Monday, January 22, 2007

Senior Iranian Ayatollah Attacks Ahmadinejad

Ayatollah Montazeri lashed out at Ahmadinejad saying people's economic problems cannot be resolved by changing slogans.

Ayatollah Montazeri (BBC)

Ahmadinejad is feeling the heat at home.
BBC reports:

Senior Iranian dissident cleric, Grand Ayatollah Hossein-Ali Montazeri, has attacked President Mahmoud Ahmadinejad over nuclear issues and the economy.

The bold remarks came in a written statement by the 85-year-old, who was once in line to succeed Ruhollah Khomeini as supreme leader.

But he spent years under house arrest after falling out with Khomeini.

He said nuclear energy was Iran's right, but questioned the way President Ahmadinejad had pursued it.

Using harsh and provocative language would provoke the enemy, Grand Ayatollah Montazeri said. Instead there should be negotiations.

...He said some gentlemen claimed inflation was only 13% in Iran, but everyone knew the cost of housing had risen more than 50%.
Ahmadinejad remains defiant saying the UN resolutions will not affect the economy although there is plenty of evidence to the contrary.

Strategy Page has more on the economic decline in Iran since the UN sanctions took effect last month:

After only a month the U.N. sanctions have already resulted in a further weakening of Iran's already parlous economy, strained by corruption, low investment, and the diversion of enormous sums to sustain a military build-up and subsidize Hamas and Hezbollah against Israel.

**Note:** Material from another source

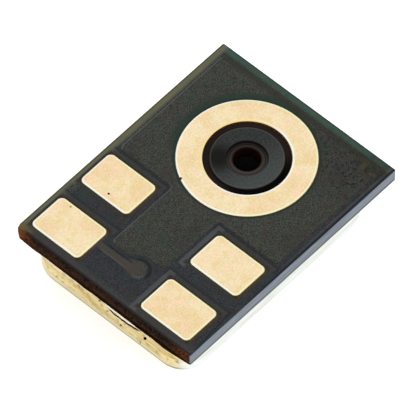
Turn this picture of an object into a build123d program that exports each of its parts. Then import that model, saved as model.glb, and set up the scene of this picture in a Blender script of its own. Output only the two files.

Oil production, the mainstay of the economy, has been adversely affected by the sanctions, which block the shipment of critical equipment and chemicals that sustain production and refining. While smuggling, and dealing with outlaw regimes such as North Korea, will enable the Iranians to get 'round many of the sanctions, the price of materials goes way up, further straining the country's foreign exchange reserves.

The decline in economic activity has been marked. Trading on the country's stock market, already depressed, has declined by nearly half since the U.N. action, and inflation had become severe, while the government is barely managing to pay its bills on time.
Previously:
Iranian Politicians Threaten to Wipe Ahmadinejad From Map

1 Comments:

Blogger A Jacksonian said...

Iran already has an oil problem in neglecting their own extraction, transport and refining system. KSA has announced that their entire spare capacity will cover all of Iranian export amounts and has started to apply that to Iran and Venezuela by pumping more oil. From the inside and outside, each of these is having their effect... and the largest player has been Japan which has led the long-term sanctions drive against Iran by simply not investing in its petro-infrastructure and encouraging others to do the same.

What happens when the money flow *stops*?